The European Commission called on EU member states to adopt the proposals quickly in a bid to prevent accounting skullduggery of the type alleged to have brought down the Italian food group.

Among the headline proposals are a requirement for EU companies to set up audit committees staffed by independent directors, and to switch their auditing partner periodically.

"Auditors are our major line of defence against crooks who want to cook the books. Parmalat was a reminder of what happens when that defence fails," EU Internal Market Commissioner Frits Bolkestein said.

"No-one is naive enough to think any directive will stop accounting fraud at a stroke. But what we are proposing would inject more rigor and a stronger dose of ethics into the audit process," he said.

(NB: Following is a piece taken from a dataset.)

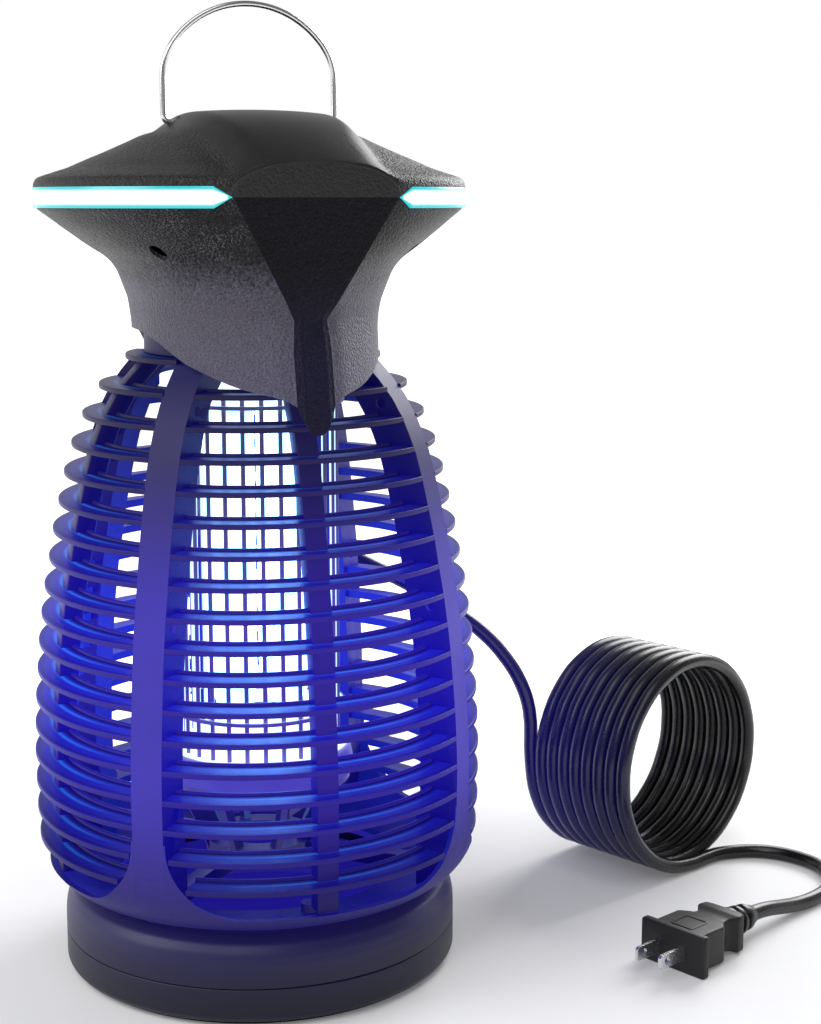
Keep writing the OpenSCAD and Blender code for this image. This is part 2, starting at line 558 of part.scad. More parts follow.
// A spoked basket under the grid, on four arms that reach the broad ribs.
arm_end = fin_r(fin_z0) - rib_depth - 1;
module lamp_support() color("#3a3768") {
    translate([0, 0, cup_bottom - 4]) difference() {
        cylinder(h = 4, r = grid_r + 5);
        translate([0, 0, -1]) cylinder(h = 6, r = grid_r - 2);
    }
    translate([0, 0, valley_z + 9]) difference() {
        cylinder(h = 6, r = 24);
        translate([0, 0, -1]) cylinder(h = 8, r = 15);
    }
    for (a = [0:45:315]) rotate([0, 0, a]) rotate([90, 0, 0]) translate([0, 0, -1.5]) linear_extrude(3)
        polygon([[17, valley_z + 12], [23.5, valley_z + 10], [grid_r + 4, cup_bottom - 1], [grid_r - 1, cup_bottom - 1]]);
    for (a = [45:90:315]) rotate([0, 0, a]) translate([22, -3.5, valley_z + 9]) cube([arm_end - 22, 7, 6]);
}
// Two leads to the lamp, and two that run over the neck plate to one rod of each set
module inner_wires() color("#b02a2a") {
    board_bottom = ring_top + 18.4;
    bend_z = plate_bottom + 5;
    for (x = [-6, 6]) translate([x, 0, plate_bottom]) cylinder(h = board_bottom - plate_bottom, d = 2, $fn = 16);
    for (a = [0, 90]) rotate([0, 0, a]) {
        translate([12, 0, bend_z]) cylinder(h = board_bottom - bend_z, d = 2, $fn = 16);
        translate([12, 0, bend_z]) rotate([0, 90, 0]) cylinder(h = grid_r - 12, d = 2, $fn = 16);
        translate([grid_r, 0, rod_top]) cylinder(h = bend_z - rod_top, d = 2, $fn = 16);
        for (r = [12, grid_r]) translate([r, 0, bend_z]) sphere(d = 2.4, $fn = 16);
    }
}

// --- Base ---------------------------------------------------------------

module base_collar() color("#262447") difference() {
    rotate_extrude() polygon([
        [drop_r, valley_z - 3], [drop_r, valley_z], [valley_r + 0.6, valley_z], [valley_r + 3.5, valley_z - 1],
        [base_r - 3.4, valley_z - 3.6], [base_r - 1.1, valley_z - 7.2], [base_r - 0.2, valley_z - 11.5], [base_r, valley_z - 16],
        [base_r, seam_z + 0.3], [collar_bore, seam_z + 0.3], [collar_bore, valley_z - 13.5],
        [collar_bore - 3, valley_z - 10], [valley_r - 0.5, valley_z - 3.4], [valley_r - 2, valley_z - 3]]);
    for (a = [0:90:270]) rotate([0, 0, a]) translate([base_screw_r, 0, valley_z - 5]) cylinder(h = 7, d = 3.4);
}
module base_screws() color(steel) screws([for (a = [0:90:270]) base_screw_r * [cos(a), sin(a)]], valley_z - 3, true, 8);

module collection_tray() color("#222040") rotate_extrude() polygon([
    [0, tray_bottom], [base_r - 3.5, tray_bottom], [base_r - 1, tray_bottom + 1], [base_r, tray_bottom + 3],
    [base_r, seam_z], [spigot_r, seam_z], [spigot_r, spigot_top], [spigot_r - 2.4, spigot_top],
    [spigot_r - 2.4, tray_bottom + 6], [spigot_r - 5, tray_bottom + base_wall], [0, tray_bottom + base_wall]]);
module foot_ring() color("#0c0c0e") difference() {
    cylinder(h = tray_bottom, r = base_r - 5);
    translate([0, 0, -1]) cylinder(h = tray_bottom + 2, r = base_r - 13);
}

// --- Cord -----------------------------------------------------------------

// Moulded relief with three rings, pointing out of the rear facet.
module cord_gland() color("#111114") on_rear_facet(gland_d) rotate_extrude() polygon([
    [0, -5], [5.2, -5], [6.5, -3.6], [6.5, 0.1], [9, 0.1], [9, 2.6], [6.8, 3.4], [6.5, 8], [5.4, 8.4], [5.4, 10.4],
    [6.2, 10.8], [6, 15], [5, 15.4], [5, 17.4], [5.6, 17.8], [5.4, 22], [4.4, 22.4], [4.4, 29.5], [0, 29.5]]);
module cord_lead() color("#131316") tube(lead_pts, cord_d, 10, [1, 0, 0]);
module cord_tail() color("#131316") tube(tail_pts, cord_d, 10, [0, 0, 1]);
module cord_coil() color("#131316") translate(coil_far) rotate([0, 0, coil_turn + 180]) rotate([-90, 0, 0])
    translate([0, 0, -cord_d / 2]) rotate_extrude() translate([coil_r - cord_d / 2, 0]) square([cord_d, coil_length + cord_d]);

module at_plug() translate(plug_at) rotate([0, 0, plug_turn]) children();
module plug_relief() color("#111114") at_plug() rotate([0, 90, 0]) rotate_extrude() polygon([
    [0, 0], [4.6, 0], [4.8, 4], [6, 4.4], [6.2, 7], [5, 7.4], [5, 9], [6.6, 9.4], [6.8, 12], [5.4, 12.4], [5.4, 14],
    [7.2, 14.4], [7.4, 18], [0, 18]]);
module plug_body() color("#111114") at_plug() difference() {
    union() {
        translate([0, 0, -8.5]) linear_extrude(17) polygon([
            [18, -8], [20, -11], [24, -11.6], [26, -9], [30, -8.4], [34, -11], [37, -13.4], [53, -13.4],
            [53, 13.4], [37, 13.4], [34, 11], [30, 8.4], [26, 9], [24, 11.6], [20, 11], [18, 8]]);
        translate([53, -17.5, -9.5]) cube([3.6, 35, 19]);
    }
    translate([39.5, -5.5, 7.7]) cube([11, 11, 2]);
    for (s = [-1, 1]) translate([45, s * 6.35 - 0.8, -3.2]) cube([20, 1.6, 6.4]);
}
module plug_blades() color("#d9dade") at_plug() for (s = [-1, 1]) difference() {
    translate([45.1, s * 6.35 - 0.75, -3.15]) cube([28, 1.5, 6.3]);
    translate([68.6, s * 6.35, 0]) rotate([90, 0, 0]) translate([0, 0, -2]) cylinder(h = 4, d = 3.1);
    for (t = [-1, 1]) translate([73.1, s * 6.35, t * 3.15]) rotate([0, t * 45, 0]) cube([2, 4, 1.6], center = true);
}

head_top_cover();
head_lower_shell();
light_band_left();
light_band_right();
led_board_left();
led_board_right();
head_screws();
bail_bushes();
bail_handle();
power_board();
transformer();
capacitors();
switch_housing();
switch_rocker();
cage_frame();
grille_front();
grille_right();
grille_rear();
grille_left();
cage_screws();
neck_plate();
lamp_socket();
lamp_base();
lamp_tubes();
grid_top_holder();
grid_live();
grid_neutral();
grid_bottom_holder();
lamp_support();
inner_wires();
base_collar();
base_screws();
collection_tray();
foot_ring();
cord_gland();
cord_lead();
cord_coil();
cord_tail();
plug_relief();
plug_body();
plug_blades();
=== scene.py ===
"""A lantern-shaped electric insect zapper: its looks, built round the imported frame.

Shapes are worked out in millimetres and put into the meshes in metres.
+Z is up, -Y is the front, and the origin is the centre of the base.
"""

import logging
import math
from dataclasses import dataclass, field
from enum import Enum
from typing import Optional, Union

import bmesh
import bpy
import numpy as np
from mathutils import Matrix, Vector


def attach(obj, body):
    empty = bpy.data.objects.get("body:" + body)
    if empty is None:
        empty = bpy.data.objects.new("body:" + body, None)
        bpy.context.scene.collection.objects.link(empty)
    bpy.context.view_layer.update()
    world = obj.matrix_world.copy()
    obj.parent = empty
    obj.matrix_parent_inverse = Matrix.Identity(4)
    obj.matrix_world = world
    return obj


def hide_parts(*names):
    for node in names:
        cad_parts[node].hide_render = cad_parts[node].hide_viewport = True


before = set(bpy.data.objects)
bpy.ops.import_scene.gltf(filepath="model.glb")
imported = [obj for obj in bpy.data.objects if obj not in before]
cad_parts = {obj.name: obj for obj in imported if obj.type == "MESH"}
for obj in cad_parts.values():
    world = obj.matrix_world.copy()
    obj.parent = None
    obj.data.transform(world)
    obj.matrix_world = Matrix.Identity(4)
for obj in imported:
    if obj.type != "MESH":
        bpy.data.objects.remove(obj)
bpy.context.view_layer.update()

LOG = logging.getLogger("zapper")
MM = 0.001
FRONT, RIGHT, REAR, LEFT = 0, 90, 180, 270
Array = np.ndarray
Colour = tuple[float, float, float]
MADE: dict[str, bpy.types.Material] = {}
Number = Union[int, float]


# --- Shape helpers ------------------------------------------------------------


def soft(t: Array) -> Array:
    """The smooth step 3t^2 - 2t^3, with t held between 0 and 1."""
    c = np.clip(t, 0, 1)
    return c * c * (3 - 2 * c)


def smooth_lookup(x: Array, table: list[tuple[float, float]]) -> Array:
    """A curve through a table's points that never overshoots them.

    Cubic pieces join the points. The slope at a point is the harmonic mean of the
    slopes on its two sides, or zero where they differ in sign.

    Args:
        x: Where the curve is read.
        table: Pairs of place and value, in rising order of place.

    Returns:
        The curve's values, in the shape of x.
    """
    xs, ys = np.array(table, float).T
    step = np.diff(xs)
    rise = np.diff(ys) / step
    slope = np.zeros_like(xs)
    same = rise[:-1] * rise[1:] > 0
    both = np.where(same, rise[:-1] + rise[1:], 1)
    slope[1:-1] = np.where(same, 2 * rise[:-1] * rise[1:] / both, 0)
    slope[0], slope[-1] = rise[0], rise[-1]
    x = np.clip(x, xs[0], xs[-1])
    i = np.clip(np.searchsorted(xs, x, side="right") - 1, 0, len(step) - 1)
    t = (x - xs[i]) / step[i]
    return (
        ys[i] * (1 + 2 * t) * (1 - t) ** 2
        + ys[i + 1] * t * t * (3 - 2 * t)
        + slope[i] * step[i] * t * (1 - t) ** 2
        - slope[i + 1] * step[i] * t * t * (1 - t)
    )


def circle(radius: float, sides: int) -> Array:
    """Points of a circle round (0, 0), as rows of two numbers."""
    a = np.linspace(0, 2 * math.pi, sides, endpoint=False)
    return radius * np.stack([np.cos(a), np.sin(a)], axis=1)


def rounded(corners: list[tuple[float, float, float]], steps: int = 4) -> Array:
    """A closed outline with each corner replaced by an arc.

    Each corner gives x, y and its radius. The arc starts and ends where a circle
    of that radius touches the two sides, and a corner of radius 0 stays sharp.

    Args:
        corners: Corner places and radii, in order round the outline.
        steps: Segments in each arc.

    Returns:
        The outline's points, as rows of two numbers.
    """
    out: list[Array] = []
    count = len(corners)
    for i, (x, y, radius) in enumerate(corners):
        here = np.array([x, y])
        back = np.array(corners[i - 1][:2]) - here
        ahead = np.array(corners[(i + 1) % count][:2]) - here
        back_len, ahead_len = np.linalg.norm(back), np.linalg.norm(ahead)
        back, ahead = back / back_len, ahead / ahead_len
        half = math.acos(float(np.clip(back @ ahead, -1, 1))) / 2
        if radius <= 0 or half > 1.55:
            out.append(here[None])
            continue
        cut = min(radius / math.tan(half), 0.49 * back_len, 0.49 * ahead_len)
        radius = cut * math.tan(half)
        middle = back + ahead
        centre = here + middle / np.linalg.norm(middle) * radius / math.sin(half)
        start, end = here + back * cut - centre, here + ahead * cut - centre
        first = math.atan2(start[1], start[0])
        turn = (math.atan2(end[1], end[0]) - first + math.pi) % (2 * math.pi) - math.pi
        a = first + turn * np.linspace(0, 1, steps + 1)
        out.append(centre + radius * np.stack([np.cos(a), np.sin(a)], axis=1))
    return np.concatenate(out)


def turned(points: Array, degrees: float) -> Array:
    """The points turned about the Z axis."""
    a = math.radians(degrees)
    spin = np.array([[math.cos(a), math.sin(a), 0], [-math.sin(a), math.cos(a), 0], [0, 0, 1]])
    return points @ spin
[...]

Parmalat collapsed in December amid allegations of spectacular fraud to rival the downfall in 2001 of US energy giant Enron, another case that has inspired the EU commission's review.

Auditors Grant Thornton were responsible for checking the Parmalat group's accounts until 1999 and were succeeded as group accountants by Deloitte and Touche, although Grant Thornton remained responsible for auditing some offshore subsidiaries, including some registered in the Cayman Islands.

Parmalat was declared insolvent on 27 December after $4.9 billion believed to have been held by Bonlat Finance, one of Parmalat's Cayman-registered subsidiaries, was found to have been missing.

Under the commission proposals, EU governments would require a company to change the person responsible for doing its auditing every five years, while staying with the same accounting firm.

Or, they could require the audit firm itself to be rotated every seven years. The aim is to stop the accountancy giants building too close a relationship with the companies under audit. 

The proposals also lay down guidelines to prevent conflicts of interest for an accountancy company, which currently make most of their money from management consultancy and tag auditing work on as a cheap extra.

External directors would ensure the quality of the audit work and prevent untoward pressure being brought to bear on the audit firm by the company's board.

And the commission proposed to enshrine international co-operation with other corporate regulators, notably with the US Public Company Accounting Oversight Board (PCAOB).

That is recognition of the opaque financial structures favoured by some companies, which make it harder for regulators and auditors to detect cross-border wrongdoing.

The commission said it hoped the European Parliament and EU member states would adopt the proposals by mid-2005, underlining the issue should be a priority for the bloc.